Task description – Restate all of the data exactly.

** start Data block **

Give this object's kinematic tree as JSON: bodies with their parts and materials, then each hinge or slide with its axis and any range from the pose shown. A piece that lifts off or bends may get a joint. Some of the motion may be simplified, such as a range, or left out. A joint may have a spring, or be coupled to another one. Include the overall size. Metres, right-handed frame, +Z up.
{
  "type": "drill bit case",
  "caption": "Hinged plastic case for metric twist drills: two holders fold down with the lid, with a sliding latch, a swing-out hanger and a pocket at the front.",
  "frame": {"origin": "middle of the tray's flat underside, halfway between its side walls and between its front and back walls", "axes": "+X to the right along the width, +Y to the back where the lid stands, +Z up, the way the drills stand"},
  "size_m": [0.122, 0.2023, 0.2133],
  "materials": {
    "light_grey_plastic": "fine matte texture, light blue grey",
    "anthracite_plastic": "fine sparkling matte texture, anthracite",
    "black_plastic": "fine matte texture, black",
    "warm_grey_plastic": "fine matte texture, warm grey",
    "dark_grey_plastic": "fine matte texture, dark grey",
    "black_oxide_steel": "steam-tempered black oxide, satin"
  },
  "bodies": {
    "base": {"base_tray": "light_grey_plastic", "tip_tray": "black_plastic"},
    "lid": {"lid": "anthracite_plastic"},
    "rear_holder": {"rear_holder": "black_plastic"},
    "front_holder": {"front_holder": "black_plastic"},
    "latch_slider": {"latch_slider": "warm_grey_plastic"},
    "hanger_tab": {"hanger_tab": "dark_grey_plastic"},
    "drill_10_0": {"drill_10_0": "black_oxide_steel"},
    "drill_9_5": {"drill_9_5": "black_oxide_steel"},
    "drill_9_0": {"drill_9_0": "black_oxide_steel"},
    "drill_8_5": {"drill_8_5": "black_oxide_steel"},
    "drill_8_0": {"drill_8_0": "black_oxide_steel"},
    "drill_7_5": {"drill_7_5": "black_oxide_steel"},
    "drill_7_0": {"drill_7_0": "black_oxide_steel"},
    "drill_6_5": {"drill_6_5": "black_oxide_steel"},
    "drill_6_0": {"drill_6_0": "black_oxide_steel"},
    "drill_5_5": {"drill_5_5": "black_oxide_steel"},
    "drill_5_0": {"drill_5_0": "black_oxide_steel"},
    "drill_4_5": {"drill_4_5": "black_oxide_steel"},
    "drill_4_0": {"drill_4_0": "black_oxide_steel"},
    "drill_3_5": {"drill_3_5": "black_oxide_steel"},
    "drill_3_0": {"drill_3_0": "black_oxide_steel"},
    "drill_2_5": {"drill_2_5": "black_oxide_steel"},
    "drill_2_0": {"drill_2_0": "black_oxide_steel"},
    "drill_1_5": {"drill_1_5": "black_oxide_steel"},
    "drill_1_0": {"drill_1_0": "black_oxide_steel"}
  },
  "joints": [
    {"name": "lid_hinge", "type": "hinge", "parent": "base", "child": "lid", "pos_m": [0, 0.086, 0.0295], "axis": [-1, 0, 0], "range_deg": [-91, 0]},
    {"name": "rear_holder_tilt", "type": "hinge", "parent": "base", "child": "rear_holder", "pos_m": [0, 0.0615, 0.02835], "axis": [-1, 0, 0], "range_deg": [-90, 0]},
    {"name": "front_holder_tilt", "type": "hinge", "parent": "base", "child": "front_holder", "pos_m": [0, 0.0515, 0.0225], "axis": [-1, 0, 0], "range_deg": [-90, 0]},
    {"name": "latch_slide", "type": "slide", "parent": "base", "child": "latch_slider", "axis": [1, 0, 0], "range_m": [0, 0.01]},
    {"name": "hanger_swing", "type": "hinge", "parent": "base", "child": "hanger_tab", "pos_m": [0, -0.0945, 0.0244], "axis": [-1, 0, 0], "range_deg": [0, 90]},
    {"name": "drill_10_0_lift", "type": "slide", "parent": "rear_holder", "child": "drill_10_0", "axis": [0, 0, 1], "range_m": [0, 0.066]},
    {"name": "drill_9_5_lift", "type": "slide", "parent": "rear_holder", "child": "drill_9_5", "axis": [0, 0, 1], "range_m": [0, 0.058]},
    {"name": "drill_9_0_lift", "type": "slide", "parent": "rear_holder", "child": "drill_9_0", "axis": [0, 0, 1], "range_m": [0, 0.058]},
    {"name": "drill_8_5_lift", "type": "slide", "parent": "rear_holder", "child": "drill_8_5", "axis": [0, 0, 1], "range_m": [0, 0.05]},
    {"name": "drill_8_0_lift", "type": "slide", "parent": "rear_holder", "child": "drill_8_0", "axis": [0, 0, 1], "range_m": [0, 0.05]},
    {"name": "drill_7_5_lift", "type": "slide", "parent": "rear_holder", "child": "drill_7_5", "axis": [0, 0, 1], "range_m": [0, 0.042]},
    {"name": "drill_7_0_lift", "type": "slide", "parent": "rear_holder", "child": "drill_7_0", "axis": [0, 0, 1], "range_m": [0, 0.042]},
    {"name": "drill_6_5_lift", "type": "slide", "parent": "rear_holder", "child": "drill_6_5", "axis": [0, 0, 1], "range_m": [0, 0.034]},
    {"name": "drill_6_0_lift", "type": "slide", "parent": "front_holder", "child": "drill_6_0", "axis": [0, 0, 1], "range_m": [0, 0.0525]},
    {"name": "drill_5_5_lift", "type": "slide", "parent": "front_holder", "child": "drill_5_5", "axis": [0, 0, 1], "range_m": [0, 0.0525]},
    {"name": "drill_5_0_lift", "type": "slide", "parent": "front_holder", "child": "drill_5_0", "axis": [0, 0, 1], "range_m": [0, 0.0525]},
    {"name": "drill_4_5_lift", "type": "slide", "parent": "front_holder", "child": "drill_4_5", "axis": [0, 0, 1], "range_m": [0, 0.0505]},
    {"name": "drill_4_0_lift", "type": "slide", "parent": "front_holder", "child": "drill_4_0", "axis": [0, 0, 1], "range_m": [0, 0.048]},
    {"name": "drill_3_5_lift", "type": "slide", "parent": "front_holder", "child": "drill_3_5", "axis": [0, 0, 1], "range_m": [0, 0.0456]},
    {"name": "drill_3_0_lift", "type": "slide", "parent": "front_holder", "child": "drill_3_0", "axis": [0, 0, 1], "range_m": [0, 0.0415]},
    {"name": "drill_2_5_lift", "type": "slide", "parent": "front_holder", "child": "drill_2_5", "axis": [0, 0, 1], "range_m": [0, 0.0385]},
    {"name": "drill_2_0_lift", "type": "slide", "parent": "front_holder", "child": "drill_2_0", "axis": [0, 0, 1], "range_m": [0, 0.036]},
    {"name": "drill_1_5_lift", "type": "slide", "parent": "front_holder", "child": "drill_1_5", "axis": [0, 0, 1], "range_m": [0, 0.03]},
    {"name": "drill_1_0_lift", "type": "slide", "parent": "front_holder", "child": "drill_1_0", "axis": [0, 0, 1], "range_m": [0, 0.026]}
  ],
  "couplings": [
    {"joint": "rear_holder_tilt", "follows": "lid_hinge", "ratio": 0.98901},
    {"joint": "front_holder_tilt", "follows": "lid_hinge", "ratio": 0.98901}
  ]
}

** end Data block **

Written response –
Give this object's kinematic tree as JSON: bodies with their parts and materials, then each hinge or slide with its axis and any range from the pose shown. A piece that lifts off or bends may get a joint. Some of the motion may be simplified, such as a range, or left out. A joint may have a spring, or be coupled to another one. Include the overall size. Metres, right-handed frame, +Z up.
{
  "type": "drill bit case",
  "caption": "Hinged plastic case for metric twist drills: two holders fold down with the lid, with a sliding latch, a swing-out hanger and a pocket at the front.",
  "frame": {"origin": "middle of the tray's flat underside, halfway between its side walls and between its front and back walls", "axes": "+X to the right along the width, +Y to the back where the lid stands, +Z up, the way the drills stand"},
  "size_m": [0.122, 0.2023, 0.2133],
  "materials": {
    "light_grey_plastic": "fine matte texture, light blue grey",
    "anthracite_plastic": "fine sparkling matte texture, anthracite",
    "black_plastic": "fine matte texture, black",
    "warm_grey_plastic": "fine matte texture, warm grey",
    "dark_grey_plastic": "fine matte texture, dark grey",
    "black_oxide_steel": "steam-tempered black oxide, satin"
  },
  "bodies": {
    "base": {"base_tray": "light_grey_plastic", "tip_tray": "black_plastic"},
    "lid": {"lid": "anthracite_plastic"},
    "rear_holder": {"rear_holder": "black_plastic"},
    "front_holder": {"front_holder": "black_plastic"},
    "latch_slider": {"latch_slider": "warm_grey_plastic"},
    "hanger_tab": {"hanger_tab": "dark_grey_plastic"},
    "drill_10_0": {"drill_10_0": "black_oxide_steel"},
    "drill_9_5": {"drill_9_5": "black_oxide_steel"},
    "drill_9_0": {"drill_9_0": "black_oxide_steel"},
    "drill_8_5": {"drill_8_5": "black_oxide_steel"},
    "drill_8_0": {"drill_8_0": "black_oxide_steel"},
    "drill_7_5": {"drill_7_5": "black_oxide_steel"},
    "drill_7_0": {"drill_7_0": "black_oxide_steel"},
    "drill_6_5": {"drill_6_5": "black_oxide_steel"},
    "drill_6_0": {"drill_6_0": "black_oxide_steel"},
    "drill_5_5": {"drill_5_5": "black_oxide_steel"},
    "drill_5_0": {"drill_5_0": "black_oxide_steel"},
    "drill_4_5": {"drill_4_5": "black_oxide_steel"},
    "drill_4_0": {"drill_4_0": "black_oxide_steel"},
    "drill_3_5": {"drill_3_5": "black_oxide_steel"},
    "drill_3_0": {"drill_3_0": "black_oxide_steel"},
    "drill_2_5": {"drill_2_5": "black_oxide_steel"},
    "drill_2_0": {"drill_2_0": "black_oxide_steel"},
    "drill_1_5": {"drill_1_5": "black_oxide_steel"},
    "drill_1_0": {"drill_1_0": "black_oxide_steel"}
  },
  "joints": [
    {"name": "lid_hinge", "type": "hinge", "parent": "base", "child": "lid", "pos_m": [0, 0.086, 0.0295], "axis": [-1, 0, 0], "range_deg": [-91, 0]},
    {"name": "rear_holder_tilt", "type": "hinge", "parent": "base", "child": "rear_holder", "pos_m": [0, 0.0615, 0.02835], "axis": [-1, 0, 0], "range_deg": [-90, 0]},
    {"name": "front_holder_tilt", "type": "hinge", "parent": "base", "child": "front_holder", "pos_m": [0, 0.0515, 0.0225], "axis": [-1, 0, 0], "range_deg": [-90, 0]},
    {"name": "latch_slide", "type": "slide", "parent": "base", "child": "latch_slider", "axis": [1, 0, 0], "range_m": [0, 0.01]},
    {"name": "hanger_swing", "type": "hinge", "parent": "base", "child": "hanger_tab", "pos_m": [0, -0.0945, 0.0244], "axis": [-1, 0, 0], "range_deg": [0, 90]},
    {"name": "drill_10_0_lift", "type": "slide", "parent": "rear_holder", "child": "drill_10_0", "axis": [0, 0, 1], "range_m": [0, 0.066]},
    {"name": "drill_9_5_lift", "type": "slide", "parent": "rear_holder", "child": "drill_9_5", "axis": [0, 0, 1], "range_m": [0, 0.058]},
    {"name": "drill_9_0_lift", "type": "slide", "parent": "rear_holder", "child": "drill_9_0", "axis": [0, 0, 1], "range_m": [0, 0.058]},
    {"name": "drill_8_5_lift", "type": "slide", "parent": "rear_holder", "child": "drill_8_5", "axis": [0, 0, 1], "range_m": [0, 0.05]},
    {"name": "drill_8_0_lift", "type": "slide", "parent": "rear_holder", "child": "drill_8_0", "axis": [0, 0, 1], "range_m": [0, 0.05]},
    {"name": "drill_7_5_lift", "type": "slide", "parent": "rear_holder", "child": "drill_7_5", "axis": [0, 0, 1], "range_m": [0, 0.042]},
    {"name": "drill_7_0_lift", "type": "slide", "parent": "rear_holder", "child": "drill_7_0", "axis": [0, 0, 1], "range_m": [0, 0.042]},
    {"name": "drill_6_5_lift", "type": "slide", "parent": "rear_holder", "child": "drill_6_5", "axis": [0, 0, 1], "range_m": [0, 0.034]},
    {"name": "drill_6_0_lift", "type": "slide", "parent": "front_holder", "child": "drill_6_0", "axis": [0, 0, 1], "range_m": [0, 0.0525]},
    {"name": "drill_5_5_lift", "type": "slide", "parent": "front_holder", "child": "drill_5_5", "axis": [0, 0, 1], "range_m": [0, 0.0525]},
    {"name": "drill_5_0_lift", "type": "slide", "parent": "front_holder", "child": "drill_5_0", "axis": [0, 0, 1], "range_m": [0, 0.0525]},
    {"name": "drill_4_5_lift", "type": "slide", "parent": "front_holder", "child": "drill_4_5", "axis": [0, 0, 1], "range_m": [0, 0.0505]},
    {"name": "drill_4_0_lift", "type": "slide", "parent": "front_holder", "child": "drill_4_0", "axis": [0, 0, 1], "range_m": [0, 0.048]},
    {"name": "drill_3_5_lift", "type": "slide", "parent": "front_holder", "child": "drill_3_5", "axis": [0, 0, 1], "range_m": [0, 0.0456]},
    {"name": "drill_3_0_lift", "type": "slide", "parent": "front_holder", "child": "drill_3_0", "axis": [0, 0, 1], "range_m": [0, 0.0415]},
    {"name": "drill_2_5_lift", "type": "slide", "parent": "front_holder", "child": "drill_2_5", "axis": [0, 0, 1], "range_m": [0, 0.0385]},
    {"name": "drill_2_0_lift", "type": "slide", "parent": "front_holder", "child": "drill_2_0", "axis": [0, 0, 1], "range_m": [0, 0.036]},
    {"name": "drill_1_5_lift", "type": "slide", "parent": "front_holder", "child": "drill_1_5", "axis": [0, 0, 1], "range_m": [0, 0.03]},
    {"name": "drill_1_0_lift", "type": "slide", "parent": "front_holder", "child": "drill_1_0", "axis": [0, 0, 1], "range_m": [0, 0.026]}
  ],
  "couplings": [
    {"joint": "rear_holder_tilt", "follows": "lid_hinge", "ratio": 0.98901},
    {"joint": "front_holder_tilt", "follows": "lid_hinge", "ratio": 0.98901}
  ]
}